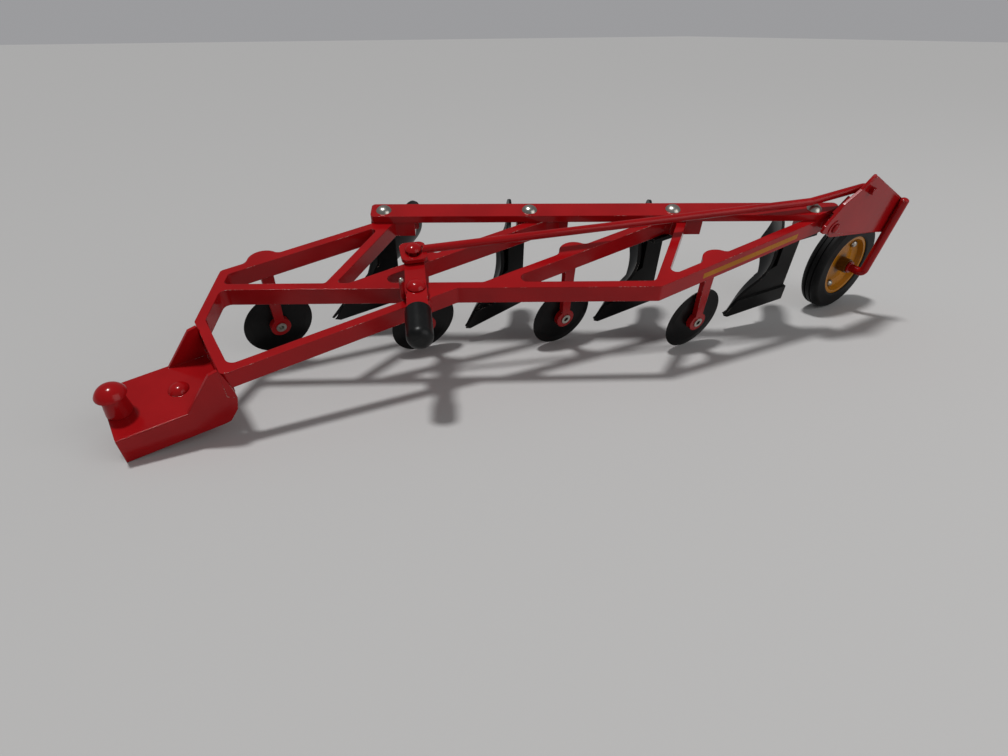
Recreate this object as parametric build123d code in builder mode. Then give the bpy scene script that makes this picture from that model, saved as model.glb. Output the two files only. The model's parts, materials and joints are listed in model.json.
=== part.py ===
"""Toy four-bottom moldboard plough: a flat die-cast lattice frame that carries four plough bottoms and
four rolling coulters, a stamped drawbar with a drop pin in front, and a lift lever whose rod tilts the
rear wheel's bracket.

Frame coordinates, in millimetres: x runs to the plough's left, y to its rear, z up from the drawbar's top
plate. The origin is on the hitch pin's axis, where its free stem leaves the plate's underside. The whole
plough is laid into the row's axes by FRAME_PITCH and FRAME_ROLL, the way it leans on the floor: on the
drawbar's left corner, the coulters and the rear wheel.
"""

from build123d import *
import math
import os

os.makedirs("parts", exist_ok=True)

# ---------------------------------------------------------------- how it stands
FRAME_PITCH = 9.2  # degrees, nose down
FRAME_ROLL = 17.0  # degrees, left side down
FLOOR_GAP = 0.2  # coulters over the floor that drawbar and wheel stand on

# ---------------------------------------------------------------- lattice frame
FRAME_TOP = 10.5  # over the drawbar's plate
BEAM_DEPTH = 7.0
BEAM_WIDTH = 3.5
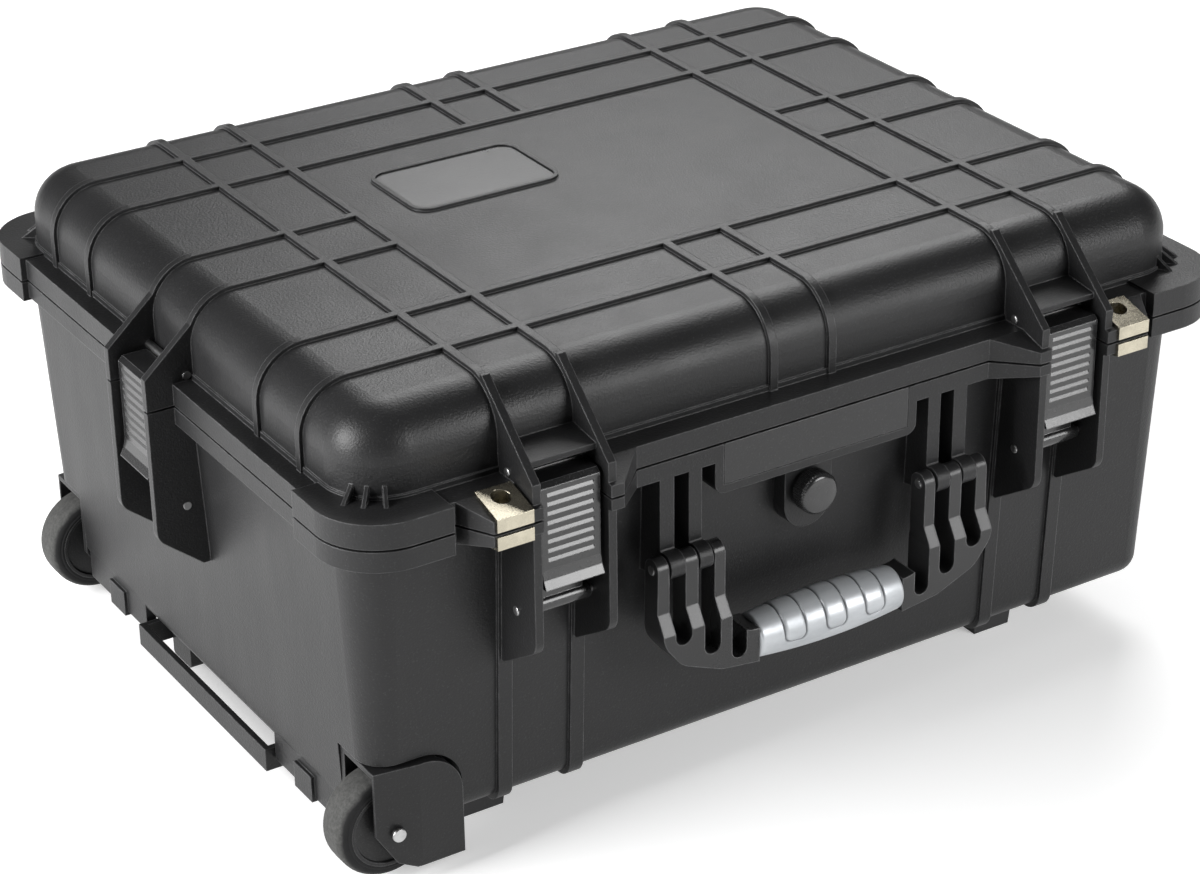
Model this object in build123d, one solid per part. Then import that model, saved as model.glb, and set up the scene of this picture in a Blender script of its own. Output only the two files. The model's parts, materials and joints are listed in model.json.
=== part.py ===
from build123d import *
from math import cos, radians, sin, sqrt, tan
import os

# Rolling camera case, millimetres, +Z up, origin at the centre of the floor footprint.
# Long side along X with the wheels at -X, handle and latches at -Y, hinge at +Y.

# Overall sizes
case_length = 560.0
full_depth = 462.6
fin_setback = 5.0
seam_height = 207.0
lid_rise = 55.5
base_bottom = 28.0
seam_gap = 1.2

# Shells
end_fin_reach = 24.5
front_fin_reach = 31.3
base_corner = 22.0
base_draft = 2.6
base_wall = 5.0
base_floor = 4.5
base_edge_round = 12.0
base_inner_round = 8.0
lid_inset_end = 2.2
lid_corner = 30.0
lid_wall = 4.0
lid_edge_round = 25.0
lid_bead = 1.0
lid_bead_height = 3.0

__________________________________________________

- **YOUR OBJECTIVE**: Set out the complete listing exactly as shown.

- **OUTPUT OF THE TASK**:
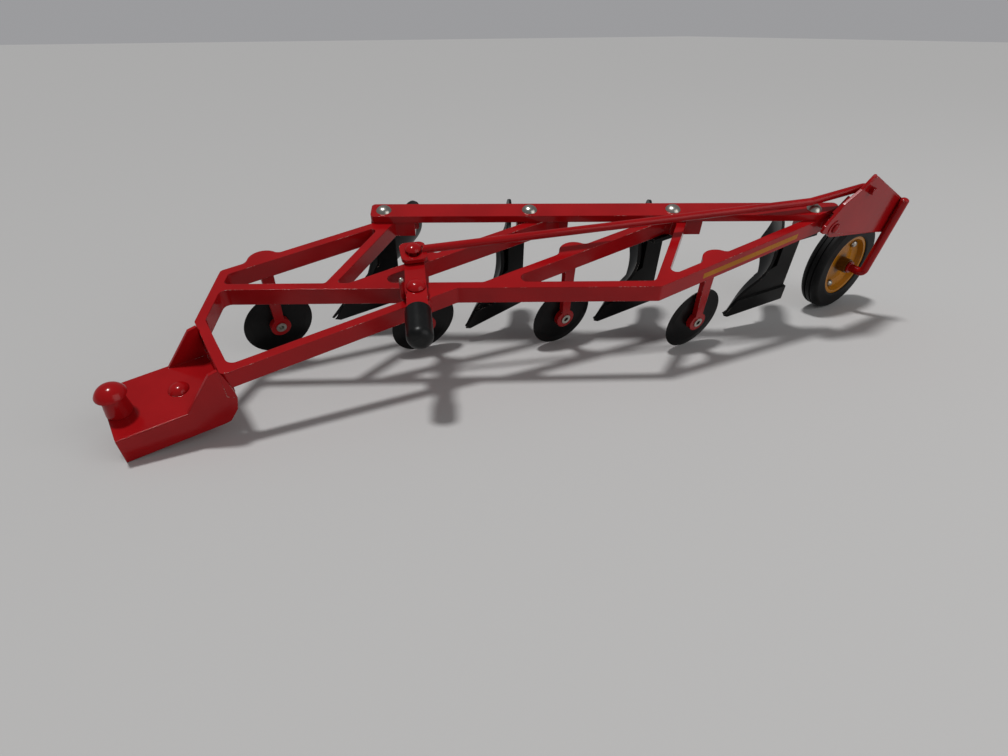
Recreate this object as parametric build123d code in builder mode. Then give the bpy scene script that makes this picture from that model, saved as model.glb. Output the two files only. The model's parts, materials and joints are listed in model.json.
=== part.py ===
"""Toy four-bottom moldboard plough: a flat die-cast lattice frame that carries four plough bottoms and
four rolling coulters, a stamped drawbar with a drop pin in front, and a lift lever whose rod tilts the
rear wheel's bracket.

Frame coordinates, in millimetres: x runs to the plough's left, y to its rear, z up from the drawbar's top
plate. The origin is on the hitch pin's axis, where its free stem leaves the plate's underside. The whole
plough is laid into the row's axes by FRAME_PITCH and FRAME_ROLL, the way it leans on the floor: on the
drawbar's left corner, the coulters and the rear wheel.
"""

from build123d import *
import math
import os

os.makedirs("parts", exist_ok=True)

# ---------------------------------------------------------------- how it stands
FRAME_PITCH = 9.2  # degrees, nose down
FRAME_ROLL = 17.0  # degrees, left side down
FLOOR_GAP = 0.2  # coulters over the floor that drawbar and wheel stand on

# ---------------------------------------------------------------- lattice frame
FRAME_TOP = 10.5  # over the drawbar's plate
BEAM_DEPTH = 7.0
BEAM_WIDTH = 3.5
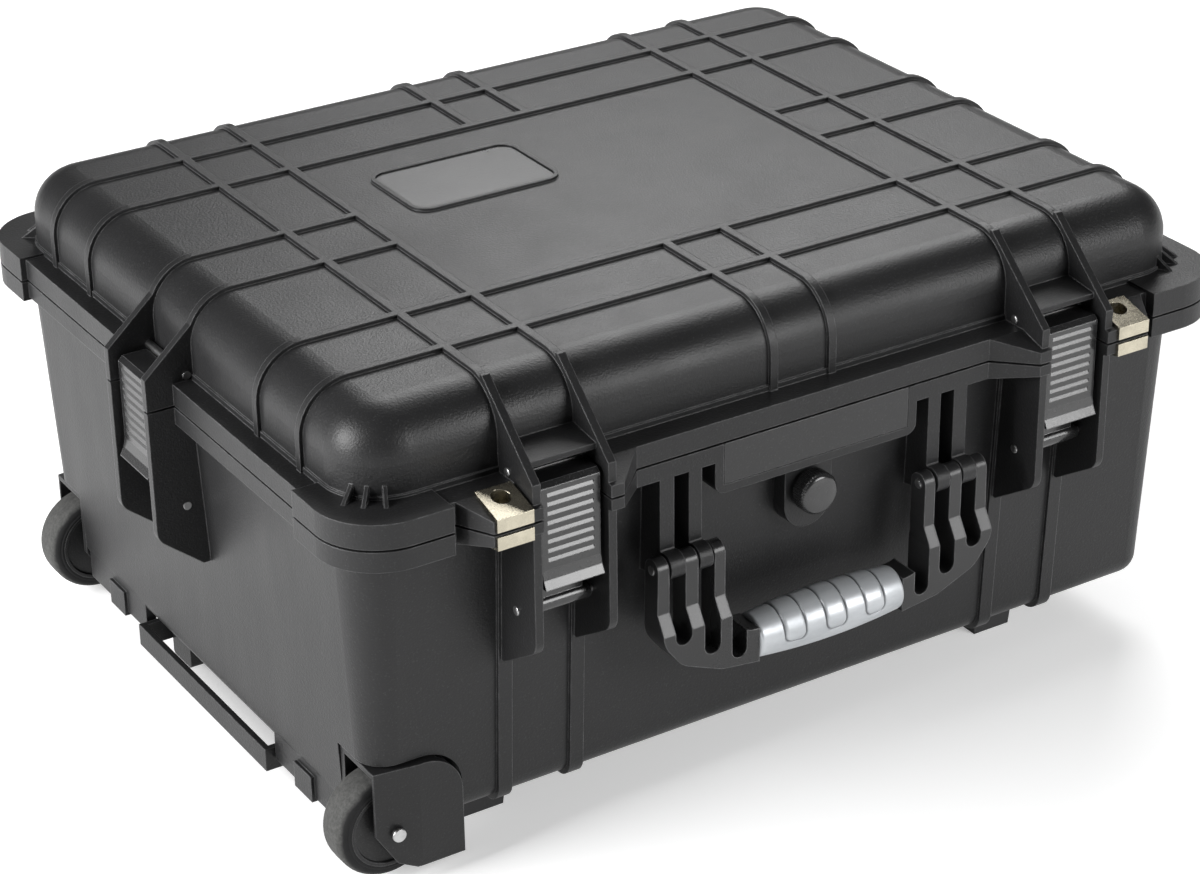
Model this object in build123d, one solid per part. Then import that model, saved as model.glb, and set up the scene of this picture in a Blender script of its own. Output only the two files. The model's parts, materials and joints are listed in model.json.
=== part.py ===
from build123d import *
from math import cos, radians, sin, sqrt, tan
import os

# Rolling camera case, millimetres, +Z up, origin at the centre of the floor footprint.
# Long side along X with the wheels at -X, handle and latches at -Y, hinge at +Y.

# Overall sizes
case_length = 560.0
full_depth = 462.6
fin_setback = 5.0
seam_height = 207.0
lid_rise = 55.5
base_bottom = 28.0
seam_gap = 1.2

# Shells
end_fin_reach = 24.5
front_fin_reach = 31.3
base_corner = 22.0
base_draft = 2.6
base_wall = 5.0
base_floor = 4.5
base_edge_round = 12.0
base_inner_round = 8.0
lid_inset_end = 2.2
lid_corner = 30.0
lid_wall = 4.0
lid_edge_round = 25.0
lid_bead = 1.0
lid_bead_height = 3.0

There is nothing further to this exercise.